Letter

Scope and Content

From John Radford in Shepton Mallet to Mary Tooth. There has been a great outpouring of the Holy Spirit in this part of the country. It commenced about a month ago inspired by prayer meetings and two love feasts. Two parishes have now been affected but the place that has witnessed the greatest outpouring is a village called Leigh upon Mendip. The chapel in that village has been open every day for worship and during the greater part of the nights also. They have been employed in ‘fervent wrestling’ with Jehovah for heavily burdened sinners. At all the services the most profligate of people have been affected, made to cry out like on the day of Pentecost. Several sinners ‘groaning for deliverance have been brought to experience glorious liberty…’ – these every day scenes are most affecting.

All the Sunday school teachers in the village have been converted and many of the children likewise. They can barely enter a house in the village without witnessing similar scenes to those in the chapel ‘one or two are in deep anguish of soul on account of their sins, and others are heard triumphing in the redeemer’s grace or are pouring out their souls in prayer…’

The revival that is taking place affects people regardless of age or social class.

The Methodists in that village have been praying for such an event ‘and now the reaping time is indeed come.’ The preachers are often physically tired in their work but are ‘not tired of it.’

‘The affects of converting grace upon the minds of the people are the same as we have often known in relation to others. I will instance, or advert to a case or two. One man had contracted a debt, which was of long standing, but he no sooner experienced a divine change but he went to his creditor and discharged his debt. Another had some years ago taken a false oath against one of the members of our society and he no sooner obtained mercy from God, but he went to the individual and confessed his sins and asked forgiveness. A young man had adopted a stratagem to spoil the sport of some gentlemen who were engaged in fox-hunting…and being detected by the lovers of the chase, they took the law into their own hands and inflicted upon him many heavy stripes by which his body was discoloured etc. He [unreadable word] entered an action against them for an assault – during the pending of the suit he attended our chapel at Leigh and became deeply convinced of sin and truly converted to God. Last Monday he called upon an attorney to stop the proceedings, saying that as God had forgiven him he would forgive them, providing they paid all the expense.’
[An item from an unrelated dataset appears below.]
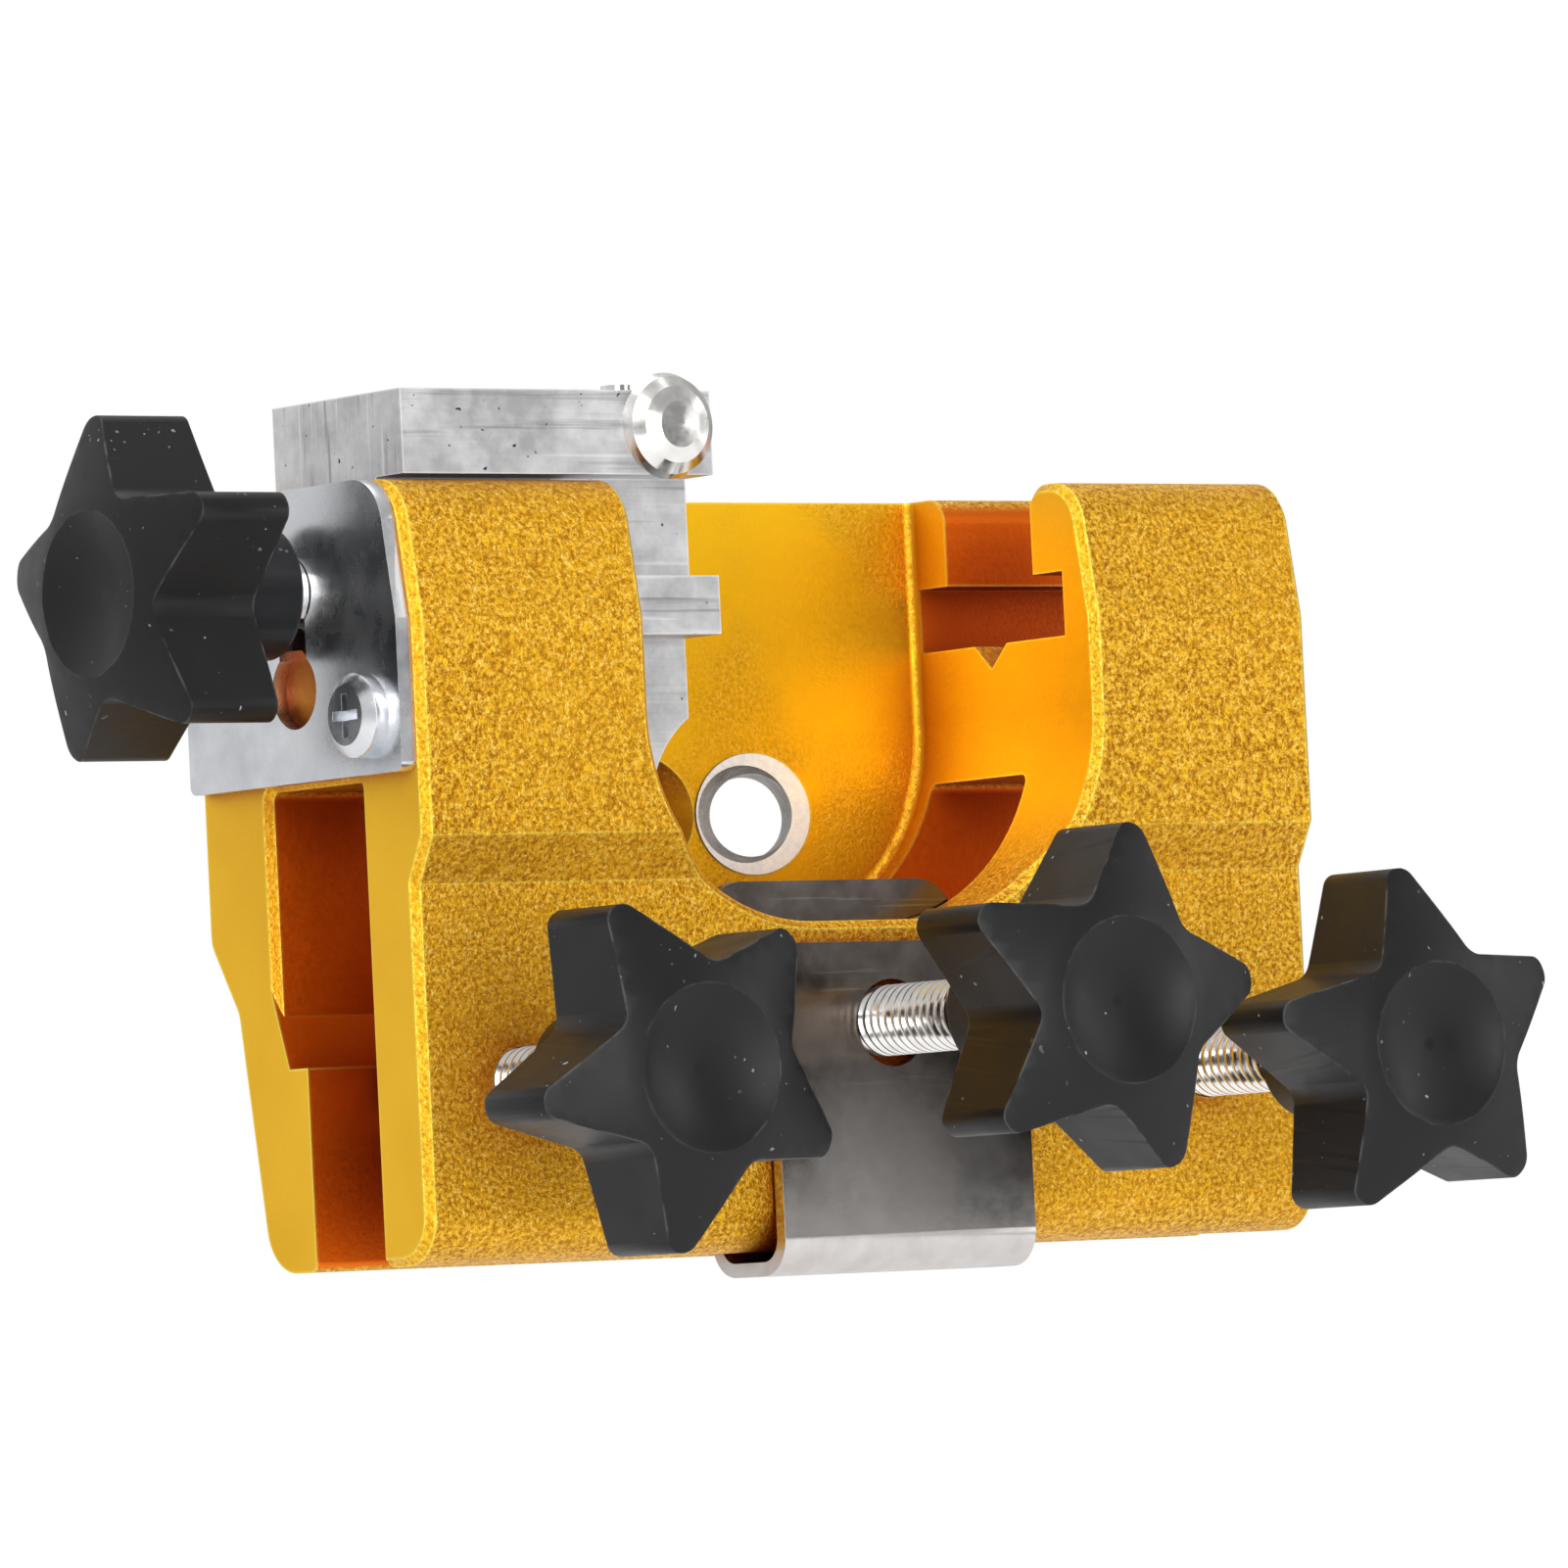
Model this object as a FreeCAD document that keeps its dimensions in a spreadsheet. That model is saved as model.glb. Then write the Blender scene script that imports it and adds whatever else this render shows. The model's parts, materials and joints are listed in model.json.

Last Sunday morning Radford went to sort the people into classes and to issue notes of admission into the society. The main part of the chapel was full and there were some in the gallery also. The range in age was from twenty to over seventy. People were neatly dressed and their expressions were happy. Radford stood in the pulpit and was calling names for more than three hours after which he admitted more than one hundred people on trial into the society ‘who with a very few exceptions, professed to enjoy a clear sense of God’s pardoning love.’ There remain about thirty or forty notes of admission still to issue.

At two in the afternoon, the congregation had to be divided, such was the eagerness to attend the preaching. A local preacher spoke to one half in the school-room and the same again in the evening – ‘many were wounded and others were healed.’ The work is spreading to other areas - at Mells in the Frome circuit nearly a hundred people in the last week or two have been ‘graciously wrought upon.’

In a postscript, Radford thanked Tooth for the kind invitation for Radford and his wife to visit Madeley. It is not possible at the moment to accept.